Deveríamos “visitar-nos” com mais freqüência, se possível
diariamente. Deveríamos penetrar em nosso íntimo e conferir o que,
de fato, somos, pensamos e queremos. Raros são os que fazem esse
saudável exercício. Por isso, não se conhecem. Manda a prudência
que façamos balanço permanente dos nossos pensamentos e sentimentos
e que renovemos, dia a dia, o “estoque” de idéias, descartando
as ineficazes e colhendo, onde for possível, as nobres, positivas,
eficientes e construtivas.
O ato de escrever proporciona essa oportunidade. É uma
responsabilidade imensa esse exercício de registrar conceitos e
emoções para transmitir ao próximo. Afinal, o texto tende a nos
sobreviver por dias, meses, anos, não raro por séculos e até
milênios após a nossa morte, dependendo da sua qualidade e das
circunstâncias. Pode tanto testemunhar a nosso favor, quanto depor
contra nós.
As ações podem ser ditadas ou pela razão, ou pela emoção, embora
ambas não sejam excludentes. O ideal é que sejam sempre
construtivas e que tenham esses dois componentes da nossa alma
atuando em conjunto. Atos ditados somente pela razão tendem a ser
frios e, muitas vezes, ferir suscetibilidades. Se movidos, apenas,
pela emoção, podem ser ilógicos e até destrutivos.
As ações puramente racionais são, quase sempre, previsíveis.

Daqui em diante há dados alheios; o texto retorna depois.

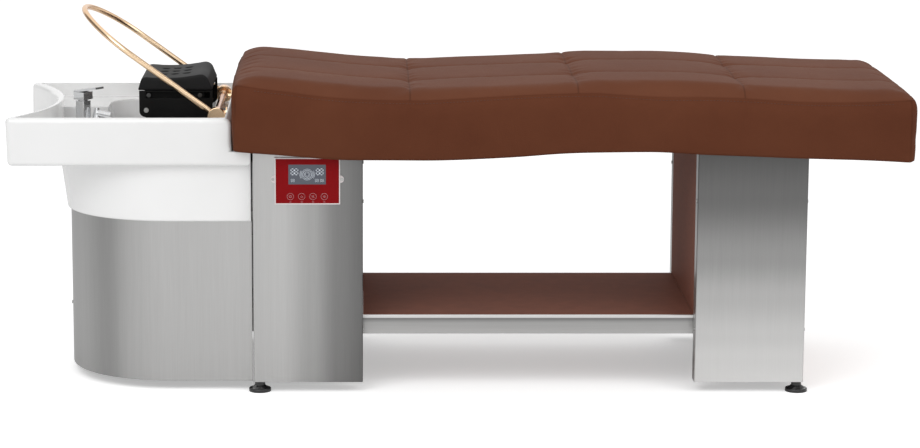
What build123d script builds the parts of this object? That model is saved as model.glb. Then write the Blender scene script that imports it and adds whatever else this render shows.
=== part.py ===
from build123d import *
import math
import os

os.makedirs("parts", exist_ok=True)

# Salon hair washing bed: a leather couch on two steel pedestals with a ceramic head basin
# Millimetres, +Z up, X runs from the basin to the foot end, origin at the floor under the middle

# Overall
total_length = 2027.0
bed_width = 650.0
basin_overhang = 509.0
basin_left_x = -total_length / 2
bed_head_x = basin_left_x + basin_overhang
bed_foot_x = total_length / 2
bed_length = bed_foot_x - bed_head_x

# Shared clearances and cutting allowance
seat_gap = 0.3
running_gap = 0.05
overrun = 20.0

# Pedestals
pedestal_length = 248.0
pedestal_setback = 42.0
foot_overhang = 228.0
pedestal_inset = 40.0
pedestal_width = bed_width - 2 * pedestal_inset
floor_gap = 23.0
cover_top = 558.0
cover_drop = 2.0
cover_sheet = 1.5
cover_return = 40.0
cover_bend = 4.0
frame_tube = 25.0
frame_wall = 2.0
side_panel = 9.0
mount_plate = 3.0

# Shelf between the pedestals
shelf_top = 170.0
shelf_board_thickness = 19.0
shelf_rail_height = 43.5
shelf_rail_sheet = 3.0
shelf_lip_height = 6.5
shelf_lip_proud = 3.0
shelf_rail_seat = 37.0
shelf_end_plate = 3.0
shelf_bar_width = 30.0

# Bed rails and board
rail_height = 40.0
rail_width = 20.0
rail_spacing = 400.0
rail_end_margin = 6.0
board_thickness = 15.0
board_gap = 2.5

# Mattress
mattress_skirt = 37.0
mattress_seam_draw = 5.0
mattress_end_draw = 8.0
mattress_columns = 4
mattress_crown = 24.0
mattress_row_valley_share = 0.24
mattress_valley_end_share = 0.4
mattress_row_seam = 108.0
mattress_shoulder_in = 28.0
mattress_shoulder_share = 0.86
mattress_shoulder_round_share = 0.72
mattress_cross_seam_share = 0.25
mattress_edge = 676.0

# Levelling feet
foot_pad_radius = 25.0
foot_pad_height = 8.0
foot_collar_radius = 11.5
foot_collar_height = 8.0
foot_stem_radius = 6.0
foot_stem_length = 55.0
foot_cone_share = 0.8
foot_plug_height = 25.0

# Basin
basin_width = 600.0
basin_rim = 630.0
basin_tray_depth = 111.0
basin_tray_bottom = basin_rim - basin_tray_depth
basin_base = 390.0
basin_end_hollow_radius = 508.0
basin_tip_radius = 13.0
basin_wall = 15.0
basin_tray_draw = 20.0
basin_right_x = bed_head_x + 38.0
basin_step_x = bed_head_x - 4.0
basin_step_drop = 77.0
basin_step_top = basin_rim - basin_step_drop
basin_step_round = 18.0
tray_bottom_round = 9.0
rim_round = 10.0
ledge_drop = 33.0
ledge_z = basin_rim - ledge_drop
ledge_width = 42.0
rear_ledge_width = 43.0
bowl_length = 250.0
bowl_bottom = 415.0
bowl_draw = 38.0
bowl_corner = 70.0
bowl_floor_round = 30.0
shell = 12.0
deck_drop = 70.0
deck_z = basin_rim - deck_drop
deck_width = 220.0
deck_length = 76.0
deck_corner = 20.0

# Skirt under the basin
skirt_gap = 3.0
skirt_nose_inset = 117.5
skirt_length = basin_overhang + pedestal_setback - skirt_gap - skirt_nose_inset
skirt_width = 518.0
skirt_nose = 258.0
skirt_power = 2.15
skirt_bottom = 20.0
skirt_sheet = 1.5
skirt_points = 14
apron_nose_top = 27.0
apron_nose_bottom = 8.0
apron_side = 3.0
support_rail_y = 165.0
nose_bar_y = 50.0
nose_bar_z = 145.0

# Mixer tap and hand shower
tap_setback = 61.5
tap_turn = -36.5
tap_body_side = 26.0
tap_flange_radius = 15.5
tap_flange_height = 14.0
tap_body_height = 68.0
tap_body_top = deck_z + tap_body_height
tap_collar_radius = 11.0
tap_collar_height = 3.0
tap_block_side = 32.0
tap_block_height = 18.0
tap_lever_length = 53.0
tap_lever_width = 28.0
tap_lever_thickness = 5.0
tap_lever_slope = 10.0
tap_shank_radius = 12.0
tap_nut_radius = 15.4
tap_nut_height = 8.0
spray_from_tap = 31.5
spray_top_rise = 51.0
spray_top_z = deck_z + spray_top_rise
spray_cone_rise = 24.0
spray_cone_z = deck_z + spray_cone_rise
spray_base_radius = 11.5
spray_top_radius = 5.0
spray_holder_wall = 4.0
spray_holder_height = 12.0
spray_head_radius = 9.0
spray_head_length = 33.0
spray_head_rise = 39.0
spray_head_z = deck_z + spray_head_rise
spray_head_slope = 12.0
spray_bore = 4.5
spray_hose_radius = 4.0
spray_hose_bend = 24.0
spray_hose_turn_z = 490.0
spray_hose_low_z = 430.0
spray_hose_half_width = 33.0
spray_hose_drop = 30.0
supply_hose_radius = 5.0
tap_hose_ring = 6.2
union_spacing = 85.0
union_hex = 26.0
union_hex_height = 12.0
union_neck_radius = 9.0
union_neck_height = 18.0
union_nut_height = 10.0
union_thread_radius = 10.4
union_thread_length = 30.0
union_bore = 3.5
supply_hose_bend = 50.0
hose_drop_shares = (0.06, 0.46, 0.72)

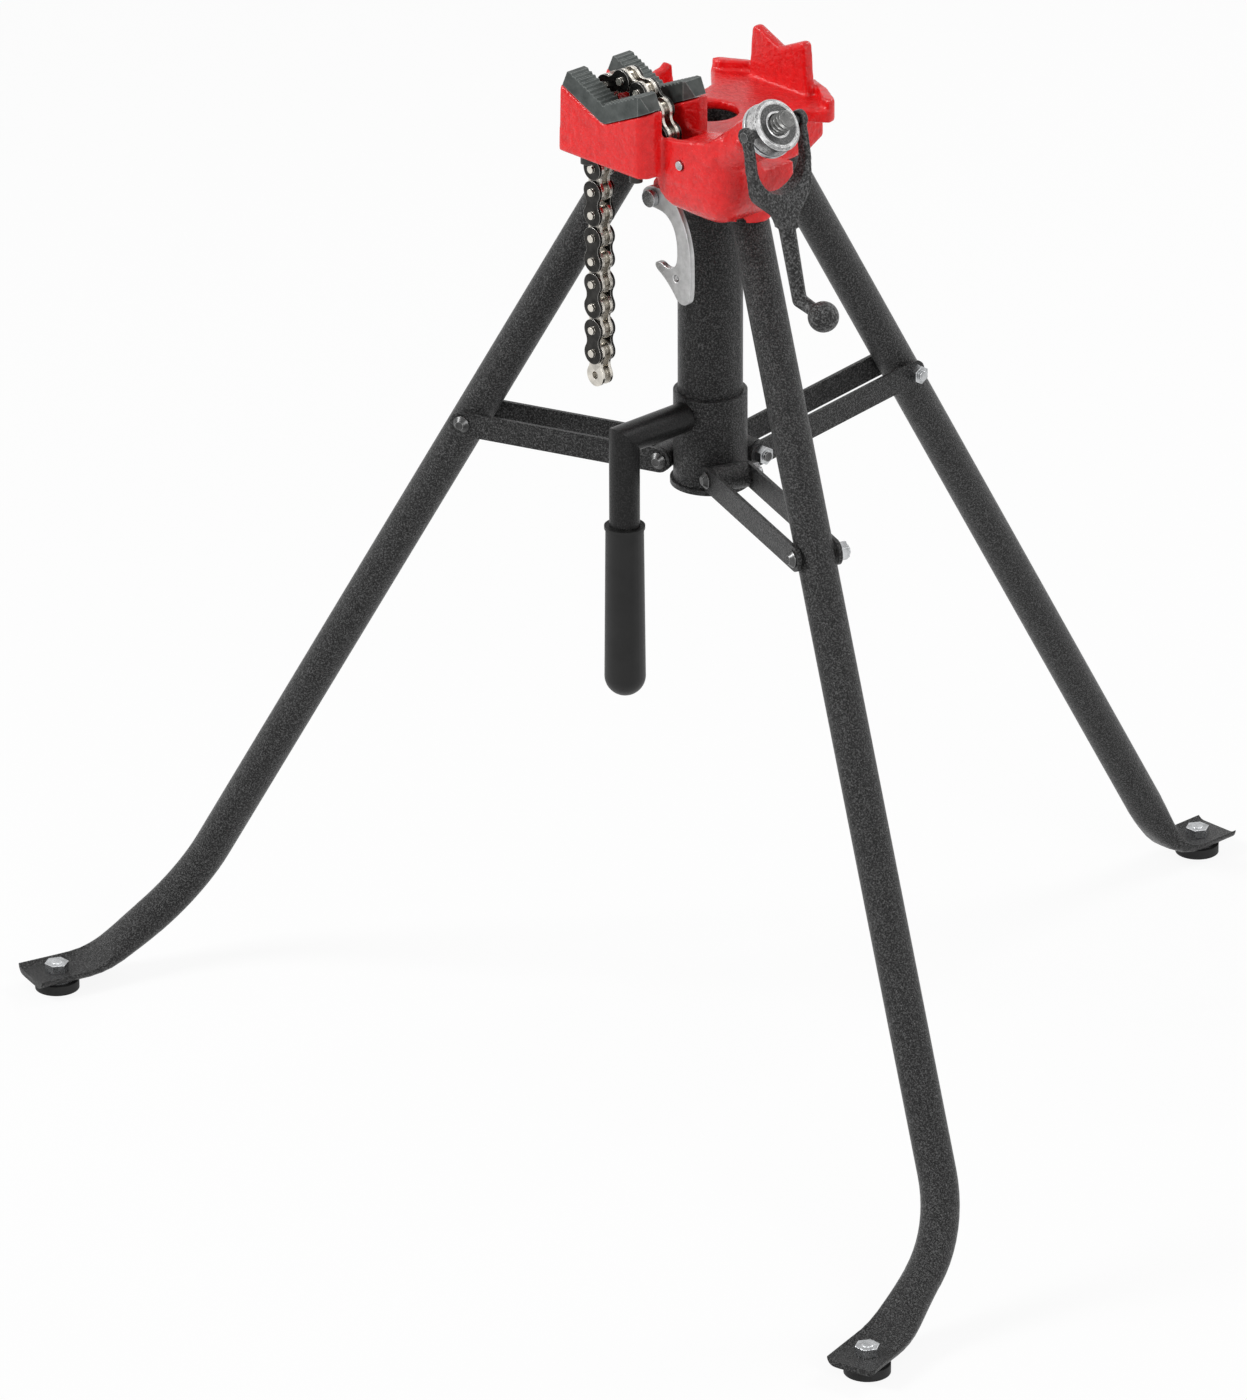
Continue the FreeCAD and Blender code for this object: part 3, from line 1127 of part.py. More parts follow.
# ---------------------------------------------------------------- chain

LAID = (120, 116, 114, 145, 164, 206, 236, 258, 268)
HANGING = 10


def chain_pins():
    """Pin centres from the clevis, over the nose between the jaws, then straight down."""
    points = [EYE]
    for turn in list(LAID) + [270] * HANGING:
        angle = math.radians(turn)
        points.append(points[-1] + Vector(math.cos(angle), 0, math.sin(angle)) * F.pitch)
    return points


def chain_plate(name):
    """One waisted side plate, lying flat, with a hole at each end."""
    body = doc.addObject("PartDesign::Body", name)
    round_r, waist, half = S.chain_plate_r, S.chain_waist_r, S.pitch / 2
    hollow = (half * half + waist * waist - round_r * round_r) / ((round_r - waist) * 2)
    share = round_r / (round_r + hollow)
    tx, ty = half * share, (waist + hollow) * share
    outline = [
        (tx, ty, round_r), (-round_r, 0, round_r), (tx, -ty, -hollow), (S.pitch - tx, -ty, round_r),
        (S.pitch + round_r, 0, round_r), (S.pitch - tx, ty, -hollow),
    ]
    pad(body, f"{name}_pad", outline, S.chain_plate_thick,
        holes=[(0, 0, S.chain_pin_d / 2), (S.pitch, 0, S.chain_pin_d / 2)])
    return body


def chain():
    outline_body = chain_plate("chain_plate")
    doc.recompute()
    flat = outline_body.Shape
    outline_body.Visibility = False
    thick, gap = F.chain_plate_thick, F.inner_half_gap
    outer_at = gap + thick + F.chain_side_gap
    bush = Part.makeCylinder(F.bush_od / 2, 2 * gap).cut(
        Part.makeCylinder(F.chain_pin_d / 2 + F.pin_play, 2 * gap))
    pin = Part.makeCylinder(F.chain_pin_d / 2, 2 * F.chain_pin_half)

    def stacked(shape, x, z):
        copy = shape.copy()
        copy.translate(Vector(x, 0, z))
        return copy

    inner_plate = flat.copy()
    for x in (0, F.pitch):
        drill = Part.makeCylinder(F.chain_pin_d / 2 + F.pin_play, thick, Vector(x, 0, 0))
        inner_plate = inner_plate.cut(drill)
    inner = Part.makeCompound([stacked(inner_plate, 0, gap), stacked(inner_plate, 0, -gap - thick),
                               stacked(bush, 0, -gap), stacked(bush, F.pitch, -gap)])
    outer = Part.makeCompound([stacked(flat, 0, outer_at), stacked(flat, 0, -outer_at - thick),
                               stacked(pin, 0, -F.chain_pin_half), stacked(pin, F.pitch, -F.chain_pin_half)])
    points = chain_pins()
    for number in range(len(points) - 1):
        run = points[number + 1] - points[number]
        made = doc.addObject("Part::Feature", f"chain_link_{number + 1:02d}")
        made.Shape = (outer if number % 2 else inner).copy()
        made.Placement = Placement(points[number], Rotation(run, Y_AXIS.cross(run) * -1, Y_AXIS * -1, "XYZ"))
        sub_part(f"chain_link_{number + 1:02d}", made)


def jaw_screws():
    """Socket screws that hold each jaw down, up through the casting's cheeks."""
    screws = []
    for name, x, y, floor in jaw_screw_spots():
        top = F.jaw_v_z + 3
        head = cylinder(f"jaw_screw_head_{name}", S.jaw_screw_d * 0.85, S.jaw_screw_d,
                        at_point(x, y, floor - F.jaw_screw_d))
        shank = cylinder(f"jaw_screw_shank_{name}", S.jaw_screw_d / 2, top - floor,
                         at_point(x, y, floor))
        screws.append(fuse(f"jaw_screw_{name}", [head, shank]))
    sub_part("jaw_screws", group("jaw_screws", screws))


# ---------------------------------------------------------------- build, check and write

head_casting()
jaws()
jaw_screws()
centre_tube()
collar()
handle()
legs()
leg_hinge_pins()
for side in LEGS:
    link_bars(side)
    link_bolts(side)
chain_screw()
screw_nut()
fork_handle()
latch()
chain()
doc.recompute()

stance = [made.Shape.BoundBox for label, made in sub_parts if label.endswith("_leg")]
stance_shift = -(min(box.YMin for box in stance) + max(box.YMax for box in stance)) / 2
for label, made in sub_parts:
    made.Placement = Placement(Vector(0, stance_shift, 0), Rotation()).multiply(made.Placement)
doc.recompute()

faults = [o.Label for o in doc.Objects if {"Invalid", "Error"} & set(o.State)]
for label, made in sub_parts:
    if made.Shape.isNull() or not made.Shape.isValid() or not made.Shape.Solids:
        faults.append(label)
if faults:
    raise RuntimeError(f"these objects failed: {faults}")

os.makedirs("parts", exist_ok=True)
for label, made in sub_parts:
    made.Shape.exportStep(f"parts/{label}.step")
print(f"{len(sub_parts)} sub-parts, stance shift {stance_shift:.3f} mm")
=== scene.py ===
import json
import math

import bmesh
import bpy
import numpy as np
from mathutils import Matrix, Vector


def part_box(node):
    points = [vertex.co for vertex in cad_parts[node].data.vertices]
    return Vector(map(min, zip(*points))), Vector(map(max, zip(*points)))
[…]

Afinal, são ditadas, somente, pela lógica. Já as emocionais, têm
característica oposta. Ou seja, são inesperadas e, portanto,
imprevisíveis. Os atos mais eficazes, construtivos e duradouros, no
entanto, são os ditados pelo coração, mas coordenados pela razão.
Ambas devem caminhar sempre juntas.
Todavia, se por algum motivo tiver que optar por qualquer dessas
características, que se escolha a primeira. Pois, para mim (e para
Machado de Assis), “o coração é a região do inesperado”, quer
para o bem, quer para o mal.
É certo que querer é poder. Essa vontade, todavia, precisa ser
prática, acompanhada de ações. Não basta só desejar alguma
coisa: é preciso lutar por ela, agir positivamente para a sua
obtenção, ser veemente e perseverante em sua tentativa. É verdade
que muitas vezes (diria, a maioria), por mais que nos empenhemos, não
somos bem-sucedidos. Seria isso uma derrota? Não considero assim.
Há circunstâncias que anulam todos nossos esforços e nos impedem
de transformar o querer em poder. Isso, no entanto, não pode ser
considerado fracasso. Porque, mesmo não atingindo o objetivo
principal, em nosso empenho para consegui-lo, faremos coisas
admiráveis, que não conseguiríamos se não nos empenhássemos
tanto. E isso faz qualquer esforço valer a pena.